Plus: Sean Astin, Julian Sands, Peter "Robocop" Weller, C. Thomas Howell, and the totally awesome Mary Lynn Rajskub as Chloe. And as a primer for going out, you could just play the 24 Drinking Game. The "damn it!" rule alone will get you wasted.

Touch of Grey

I’m not one to toot my own horn, but I totally called this. Back in November I had a post about Au Revoir Simone called "Brooklyn Band Most Likely to Have a Song in an Episode of Grey’s Anatomy." And six months later… they did, in Part One of the season finale. (The episode was titled "17 Seconds," which like every episode, is named after a song.)  I may have missed on the actual song (I predicted "Back in Time" but they used "Through the Backyards"), but I feel vindicated nonetheless. Maybe "vindicated" is the wrong word, but you know what I mean. And I’m happy for the ARS girls — they’re a good band and deserve the recognition.

When I wrote that post in November I was halfway joking about the kind of music typically heard on Grey’s Anatomy, but the show has turned into one of the most musically adventurous on TV. Credit Music Supervisor Alex Patsavas, who also gives The O.C. its pulse. The same episode also featured The Coral Sea‘s "Look at Her Face," and other episodes have used songs by The Boy Least Likely To, Swedish popsters The Legends, Sing Sing, The Chalets, and lots more. A couple Grey’s-related mp3s…

Au Revoir Simone – "Through the Backyards"

The Coral Sea – "Look at Her Face"

More Stars in the Hollow

More info is coming in about this year’s Gilmore Girls season finale where Stars Hollow is overrun with musicians vying to take over the Town Trubador position currently held by Grant Lee Phillips. (In the show he’s discovered by Neil Young and brought on tour with him.) As reported last week, Joe Pernice is one of the many candidates, and now Entertainment Weekly has learned that Sonic Youth (with Thurston and Kim’s daughter Coco on shakers), Yo La Tengo, and avant-pop legends Sparks (!) will also be part of the proceedings. Plus: Sam Phillips, who provides the strummy, "bah-bah-bah" incidental music on the show; and the awesome Mary Lynn Rasjkub (24‘s Chloe, but also a Mr Show regular who has featured in Superchunk videos) who will sing the self-penned "I Drive an ’89 Volvo." Maybe it’s not Tom Vek at the Bait Shop, but that much quality indie rock talent in one show — The OC will never top it unless they do an episode from Coachella or something… which would be kind of cheating if you ask me.

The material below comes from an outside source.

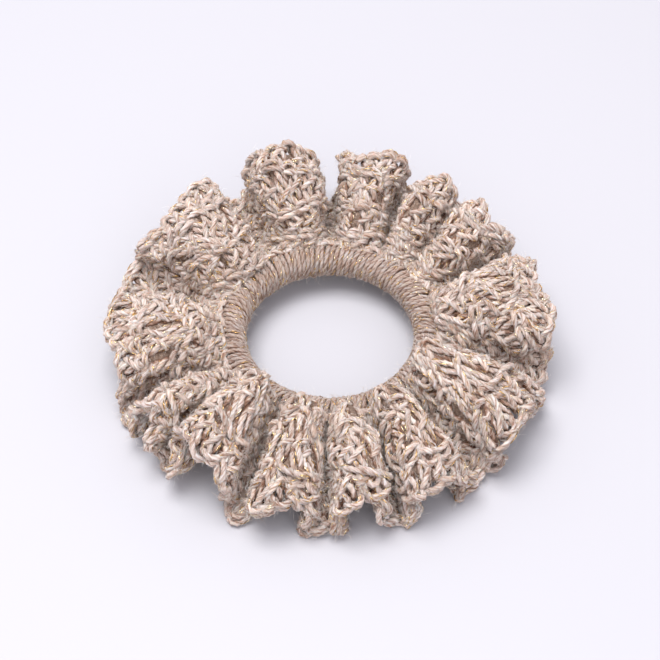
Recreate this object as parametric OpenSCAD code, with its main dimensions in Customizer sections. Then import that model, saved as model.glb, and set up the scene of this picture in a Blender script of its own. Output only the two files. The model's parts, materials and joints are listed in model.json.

I think much like the bike race finale last year, this whole troubador thing will be the wacky undercurrent to the more serious storylines: Lane & Zach’s wedding; Logan graduating from Yale and moving to London to work for his dad; and the sure-to-happen blow-up between Lorelei and Luke over their perpetually postponed wedding, not to mentions Luke’s daughter who, as of this writing, he hasn’t really introduced to Lorelei. The finale’s title is "Partings," so expect some teary moments.

Of course, Gilmore Girls had cool music references before almost any other show* (unless you count that Blossom where they mention the Pixies; or Darlene going to see Daisy Chainsaw on Roseanne). Any teen drama with kids dressed exclusively in Modern Amusement couteur can toss around a Shins reference; but only the Double-G could pull off mentions of Young Marble Giants or The Shags and not have it seem forced.

Someone on the current writing staff certainly seems enamored with rock n’ roll’s seamier side: we’ve already had an homage to indie rock doc DIG!, complete with a cameo from former Brian Jonestown Massacre tamborinist Joel Gion (who has guested again since); and there’s been a fixation with the human train wreck that is Pete Doherty (BTW, GG script supervisor… it’s pronounced "dockerty"). This week’s episode had Lane’s fiancé, Zach, mentioned Babyshambles.

*Now that I think of it, The Adventures of Pete & Pete was the first show with an indie rock sensibility. It’s not that far in spirit from Gilmore Girls, really.